Heaslip went on from there. After the prop was asked about the support the team had received in New Zealand, the number eight retorted: "You're saying Ross has an individual fan base?"
The 27-year-old also laughed when another journalist asked as to how much the prize pool was now worth for the amount of times the team said "ding-dong battle" in their media conferences.
"It's 'ding dong battle'. (Coach) 'Declan (Kidney) for president' and 'miaow'. So I hope you get all those in there," added Heaslip, detailing the set phrases the team had agreed to try to work into their answers.
Ireland, unbeaten throughout this Rugby World Cup, are rated marginal favourites to win the first of the day's two quarter-finals.
Both sides have been in superb form and if the weather holds -- some rain is expected -- it promises to be a gripping encounter between the Six Nations rivals.
"This game is absolutely massive for both teams," said Kiss. "We spoke earlier about what it would mean to people back home if we won.
"We want to reach a place we've never been before. We've played each other so much that it's 50-50.
"There will be critical pressure moments and it will be a 60 minutes plus game. The last 20 minutes will sort it out.
"It's a hard one to pick. There's been a lot of talk about the South Africa and Australia quarter being the game of the round, but watch this game.
"It's going to a real ding-dong battle but we're happy with the way our defence has gone.
"Wales have some interesting threats across the park, which are a little bit different to what Australia offered when we played them in the pool.

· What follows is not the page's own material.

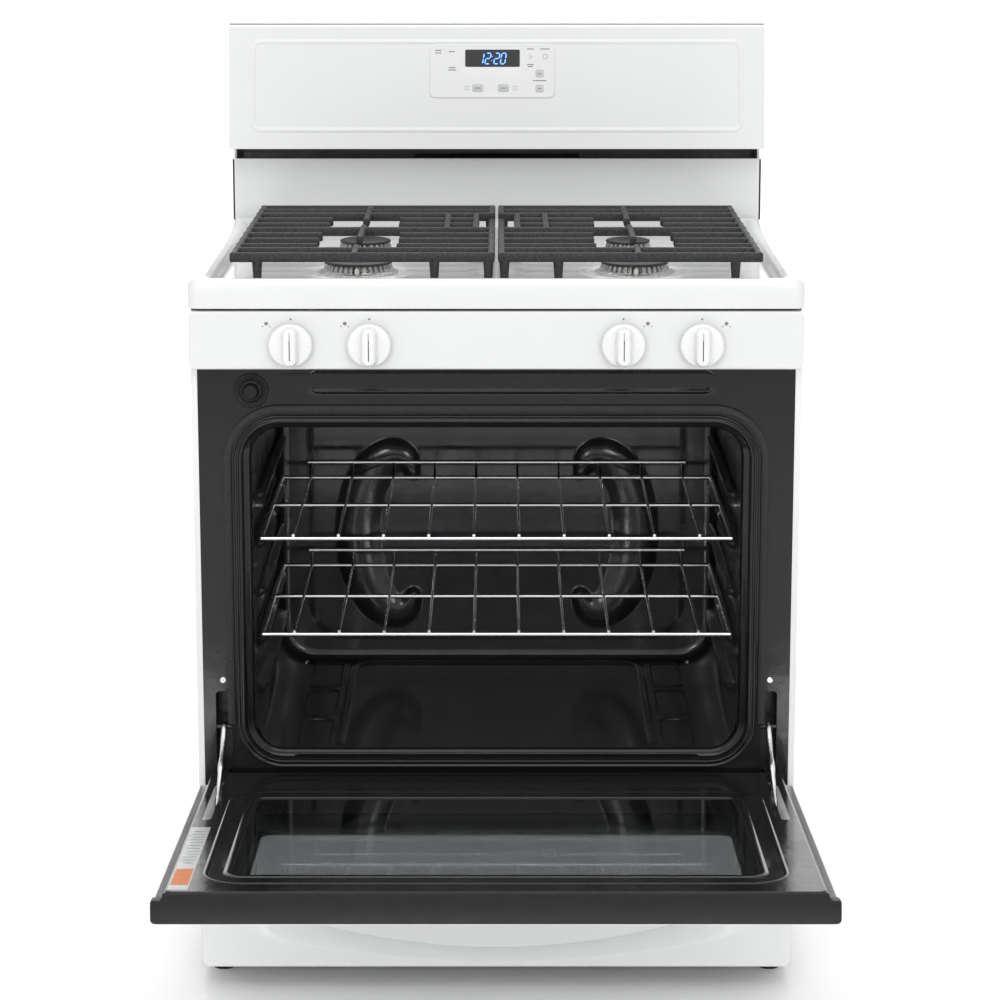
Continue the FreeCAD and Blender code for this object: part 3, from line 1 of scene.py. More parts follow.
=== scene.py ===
import bmesh
import bpy
import math
import numpy as np
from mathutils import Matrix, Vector


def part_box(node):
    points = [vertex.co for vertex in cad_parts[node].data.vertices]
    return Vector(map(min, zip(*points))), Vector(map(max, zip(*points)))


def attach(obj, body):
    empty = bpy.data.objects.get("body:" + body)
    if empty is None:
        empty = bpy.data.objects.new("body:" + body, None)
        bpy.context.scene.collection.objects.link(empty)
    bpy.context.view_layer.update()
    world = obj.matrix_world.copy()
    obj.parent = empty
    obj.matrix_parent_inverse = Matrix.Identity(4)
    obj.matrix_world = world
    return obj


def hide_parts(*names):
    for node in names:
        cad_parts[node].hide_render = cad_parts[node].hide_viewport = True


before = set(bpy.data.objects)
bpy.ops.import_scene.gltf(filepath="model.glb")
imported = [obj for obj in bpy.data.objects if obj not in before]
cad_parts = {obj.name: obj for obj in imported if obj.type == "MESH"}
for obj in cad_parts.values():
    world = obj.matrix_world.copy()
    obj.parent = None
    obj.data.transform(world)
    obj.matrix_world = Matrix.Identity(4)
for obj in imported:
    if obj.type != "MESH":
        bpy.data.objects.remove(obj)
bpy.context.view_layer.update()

# ---- Studio: camera, pale floor and soft lights -------------------------------------------
# The camera stands 3.48 m in front of the control panel at eye height, looking down on the
# cooktop. The floor and the far wall are one pale sweep.
panel_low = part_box("manifold_panel")[0]
scene = bpy.context.scene
camera_data = bpy.data.cameras.new("camera")
camera_data.sensor_width = 36.0
camera_data.lens = 103.4
camera_data.shift_y = -0.09
camera = bpy.data.objects.new("camera", camera_data)
camera.location = (0.0045, panel_low.y - 3.48, 1.428)
camera.rotation_euler = (math.radians(90.0 - 11.0), 0.0, 0.0)
scene.collection.objects.link(camera)
scene.camera = camera
scene.view_settings.view_transform = "Standard"
scene.view_settings.look = "None"


def grid_faces(rows, columns, wrap_rows=False, wrap_columns=False, start=0):
    """Quads of a grid of points, numbered row by row; wrapping joins the last to the first."""
    r = np.arange(rows if wrap_rows else rows - 1)
    c = np.arange(columns if wrap_columns else columns - 1)
    r0, c0 = np.meshgrid(r, c, indexing="ij")
    r1 = (r0 + 1) % rows
    c1 = (c0 + 1) % columns
    quads = np.stack([r0 * columns + c0, r1 * columns + c0, r1 * columns + c1, r0 * columns + c1], axis=-1)
    return quads.reshape(-1, 4) + start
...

"They have a good bunch of guys who are playing good rugby."
Number eight Heaslip believes Ireland's superior experience of knockout games through the success of Munster and Leinster in the Heineken Cup must be brought to bear.
"We have the experience of playing against Wales every year in the Six Nations, but all bets are off in a knockout competition," said Heaslip.
"Sometimes it's not the best team that wins, it's the team who knows how to win that succeeds.
"We have to draw on the experience of playing at knockout stages of the Heineken Cup.
"We've (Irish provinces) won four of the last six Heineken Cups and it's important to make that experience count. The core of the team are made up of those players."